Every American should have enough emergency savings to help tide them over when something unexpected happens. Sometimes, it is not irresponsible spending that will push you into a financial crisis. For some people, the lack of an emergency fund is the problem.
You see, even if you do not have the habit of borrowing money or using credit regularly, you are still in danger of a financial disaster. When something happens, like a trip to the emergency room or a busted transmission, where will you get the money to pay for it? You might end up borrowing money to pay for these if your income is only enough to pay for your usual expenses. Having no emergency savings and living from paycheck to paycheck can be a dangerous combination that can quickly put you into a debt spiral.
According to a survey, 3 out of 10 Americans had to pay for a major unexpected expense within the past 12 months. When we say major unexpected expense, these are the events that you cannot ignore. It may be health related or something that can affect your ability to earn money. If your ability to earn is compromised, you know that you are in trouble. This is why people would do anything to make sure the unexpected expense is met.
Unfortunately, only 39% had enough savings to cover a $1,000 emergency expense. Without enough savings, they ended up looking at other means to pay for the emergency. Most of the time, it involves borrowing money – like using their credit card, borrowing from family or friends, and even getting a personal loan. Some will try to reduce their spending but we all know how limited this can be.
Two emergency savings you need to have
Without a doubt, you need to make sure that you have enough emergency savings to get yourself out of a financial situation.
According to the Federal Reserve, your financial well-being is only secure if you can survive financial disruptions. It does not matter if you are earning a lot of money. Even if you have kept yourself from borrowing money, it does not matter. If you cannot survive a financial emergency, you cannot assume that your financial well-being is intact.
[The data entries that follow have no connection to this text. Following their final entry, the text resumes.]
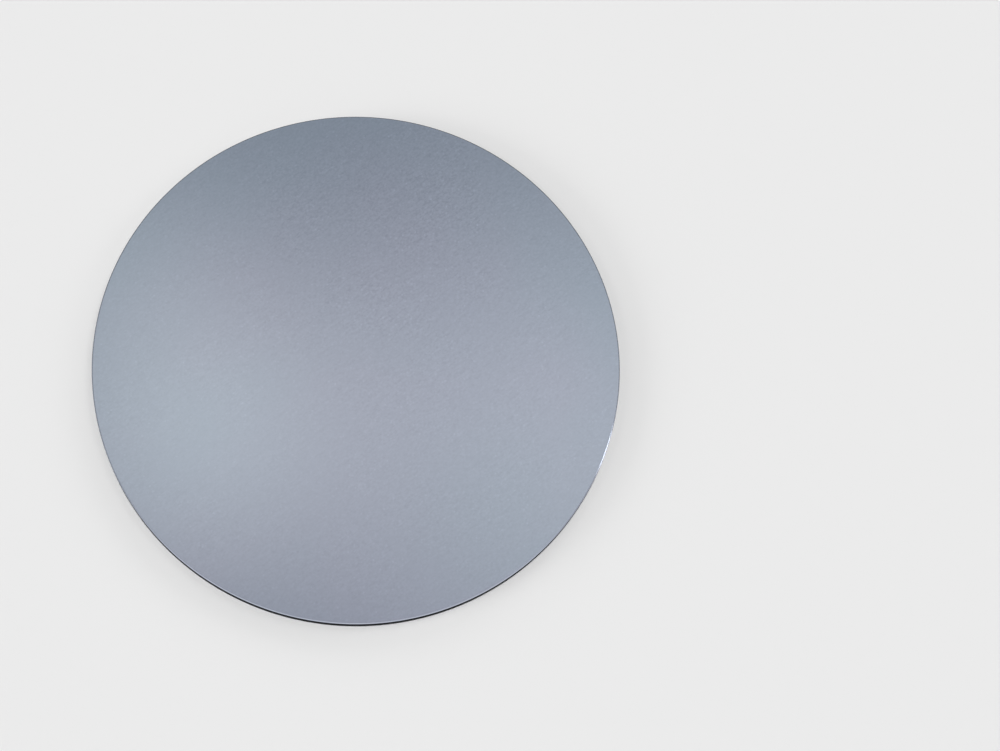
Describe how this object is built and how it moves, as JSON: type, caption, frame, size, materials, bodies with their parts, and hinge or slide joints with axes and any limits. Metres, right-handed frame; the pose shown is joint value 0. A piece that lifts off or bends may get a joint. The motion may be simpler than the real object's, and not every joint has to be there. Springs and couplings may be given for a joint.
{
  "type": "silicon sputtering target",
  "caption": "Flat round disc of solid ground silicon with a fine bevel round each face, clamped in a vacuum coater as the source of its film.",
  "frame": {"origin": "centre of the back face, which lies on the surface that the disc rests on", "axes": "+Z along the disc's axis, from the back face to the sputter face"},
  "size_m": [0.1524, 0.1524, 0.004],
  "materials": {
    "silicon": "satin"
  },
  "bodies": {
    "root": {"target_disc": "silicon"}
  },
  "joints": []
}
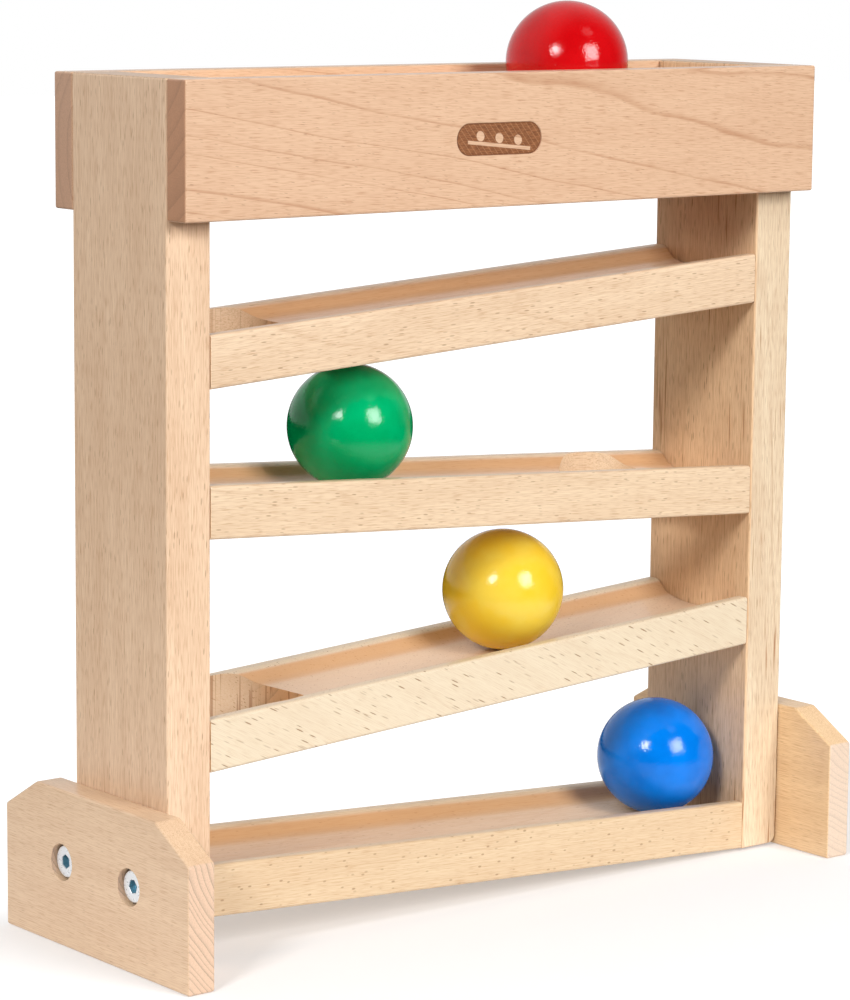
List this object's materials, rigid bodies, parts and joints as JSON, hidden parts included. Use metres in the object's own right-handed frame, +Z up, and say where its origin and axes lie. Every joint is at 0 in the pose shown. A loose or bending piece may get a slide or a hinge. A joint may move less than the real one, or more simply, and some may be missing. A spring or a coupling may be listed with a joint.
{
  "type": "marble run",
  "caption": "Wooden ball run: stacked sloping channelled tracks between two uprights on chamfered feet, with a railed start track, drop holes and coloured balls.",
  "frame": {"origin": "centre of the whole object's outline, at the level of the undersides of the feet", "axes": "+Z up, +X along the tracks towards the right upright, +Y towards the rear rail"},
  "size_m": [0.3446, 0.125, 0.3624],
  "materials": {
    "beech": "satin lacquer",
    "zinc_plate": "bright zinc",
    "brass": "turned",
    "red_paint": "gloss paint on wood",
    "green_paint": "gloss paint on wood",
    "yellow_paint": "gloss paint on wood",
    "blue_paint": "gloss paint on wood"
  },
  "bodies": {
    "frame": {"finish_track": "beech", "finish_track_left_front_dowel": "beech", "finish_track_left_rear_dowel": "beech", "finish_track_right_front_dowel": "beech", "finish_track_right_rear_dowel": "beech", "first_track": "beech", "first_track_left_front_dowel": "beech", "first_track_left_rear_dowel": "beech", "first_track_right_front_dowel": "beech", "first_track_right_rear_dowel": "beech", "front_rail": "beech", "front_rail_left_lower_dowel": "beech", "front_rail_left_upper_dowel": "beech", "front_rail_right_lower_dowel": "beech", "front_rail_right_upper_dowel": "beech", "left_foot": "beech", "left_front_foot_screw": "zinc_plate", "left_front_threaded_insert": "brass", "left_rear_foot_screw": "zinc_plate", "left_rear_threaded_insert": "brass", "left_upright": "beech", "rear_rail": "beech", "rear_rail_left_lower_dowel": "beech", "rear_rail_left_upper_dowel": "beech", "rear_rail_right_lower_dowel": "beech", "rear_rail_right_upper_dowel": "beech", "right_foot": "beech", "right_front_foot_screw": "zinc_plate", "right_front_threaded_insert": "brass", "right_rear_foot_screw": "zinc_plate", "right_rear_threaded_insert": "brass", "right_upright": "beech", "second_track": "beech", "second_track_left_front_dowel": "beech", "second_track_left_rear_dowel": "beech", "second_track_right_front_dowel": "beech", "second_track_right_rear_dowel": "beech", "start_track": "beech", "start_track_left_front_dowel": "beech", "start_track_left_rear_dowel": "beech", "start_track_right_front_dowel": "beech", "start_track_right_rear_dowel": "beech", "third_track": "beech", "third_track_left_front_dowel": "beech", "third_track_left_rear_dowel": "beech", "third_track_right_front_dowel": "beech", "third_track_right_rear_dowel": "beech"},
    "red_ball": {"red_ball": "red_paint"},
    "green_ball": {"green_ball": "green_paint"},
    "yellow_ball": {"yellow_ball": "yellow_paint"},
    "blue_ball": {"blue_ball": "blue_paint"}
  },
  "joints": [
    {"name": "red_ball_roll", "type": "slide", "parent": "frame", "child": "red_ball", "axis": [0.9982, 0, -0.0592], "range_m": [-0.1753, 0.0087]},
    {"name": "green_ball_roll", "type": "slide", "parent": "frame", "child": "green_ball", "axis": [0.9982, 0, -0.0592], "range_m": [-0.0496, 0.1187]},
    {"name": "yellow_ball_roll", "type": "slide", "parent": "frame", "child": "yellow_ball", "axis": [-0.9982, 0, -0.0592], "range_m": [-0.0654, 0.1029]},
    {"name": "blue_ball_roll", "type": "slide", "parent": "frame", "child": "blue_ball", "axis": [0.9982, 0, -0.0592], "range_m": [-0.2151, 0]}
  ]
}
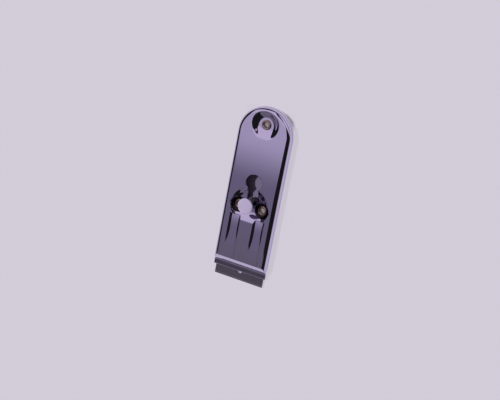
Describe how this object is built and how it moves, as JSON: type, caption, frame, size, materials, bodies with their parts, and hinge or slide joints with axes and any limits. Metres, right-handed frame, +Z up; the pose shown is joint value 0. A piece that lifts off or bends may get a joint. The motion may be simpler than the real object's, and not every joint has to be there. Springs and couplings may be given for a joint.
{
  "type": "glass scraper",
  "caption": "Flat metal glass scraper with a round rear end, a straight blade under its stepped nose, and a knob in a keyhole slot that slides the blade in and out.",
  "frame": {"origin": "on the underside, at the middle of the box round the tool with the blade out", "axes": "+Z up through the top cover, -Y out of the blade's edge, +Y to the round rear end, +X to the right seen from behind"},
  "size_m": [0.043, 0.1364, 0.0159],
  "materials": {
    "cover_chrome": "bright chrome plate on pressed steel sheet",
    "base_chrome": "chrome plate, satin inside",
    "rivet_copper": "coppered hollow rivets, dull brown",
    "blade_steel": "hardened strip, dark, with a bright ground edge",
    "carrier_steel": "plain zinc-plated steel",
    "spring_steel": "blued spring strip",
    "knob_steel": "turned steel",
    "cap_satin": "pale satin, almost white"
  },
  "bodies": {
    "housing": {"top_cover": "cover_chrome", "base_shell": "base_chrome", "rear_rivet": "rivet_copper", "left_rivet": "rivet_copper", "right_rivet": "rivet_copper"},
    "carriage": {"blade": "blade_steel", "blade_carrier": "carrier_steel", "blade_stud_left": "carrier_steel", "blade_stud_right": "carrier_steel", "leaf_spring": "spring_steel", "spring_rivet_front": "carrier_steel", "spring_rivet_rear": "carrier_steel"},
    "knob": {"lock_collar": "knob_steel", "knob_post": "knob_steel", "knob_cap": "cap_satin"}
  },
  "joints": [
    {"name": "blade_slide", "type": "slide", "parent": "housing", "child": "carriage", "axis": [0, 1, 0], "range_m": [0, 0.0161]},
    {"name": "knob_press", "type": "slide", "parent": "carriage", "child": "knob", "axis": [0, 0, -1], "range_m": [0, 0.0011], "stiffness_N_per_m": 2500, "deforming": ["leaf_spring"]}
  ]
}
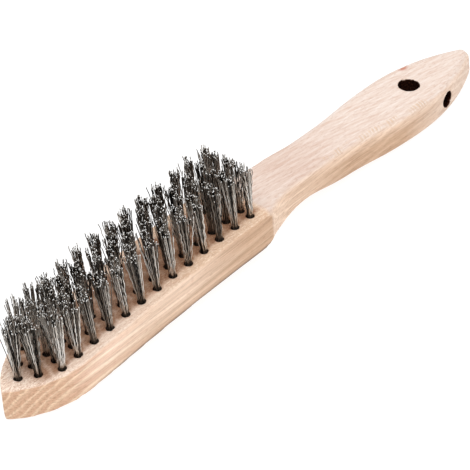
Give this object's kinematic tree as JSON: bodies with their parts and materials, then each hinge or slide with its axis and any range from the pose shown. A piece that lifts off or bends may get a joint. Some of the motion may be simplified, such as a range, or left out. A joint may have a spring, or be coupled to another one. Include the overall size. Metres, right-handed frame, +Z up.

Fortunately for you, it is easy to survive a financial emergency. You only need to have sufficient emergency savings. Most people would immediately jump at the saving goal – establishing an amount that they will save up for (which is usually 6 months worth of their expenses). But before you do that, you need to know that there are two types of savings that you need to focus on. Some people think that they only need one fund. It seems like we should only have one fund but once you consider how emergency expenses happen, you will realize that it is not enough. When you have only one fund, you will not be able to reach the 6-month amount. There will always be something that will make you dip your hand into the emergency fund.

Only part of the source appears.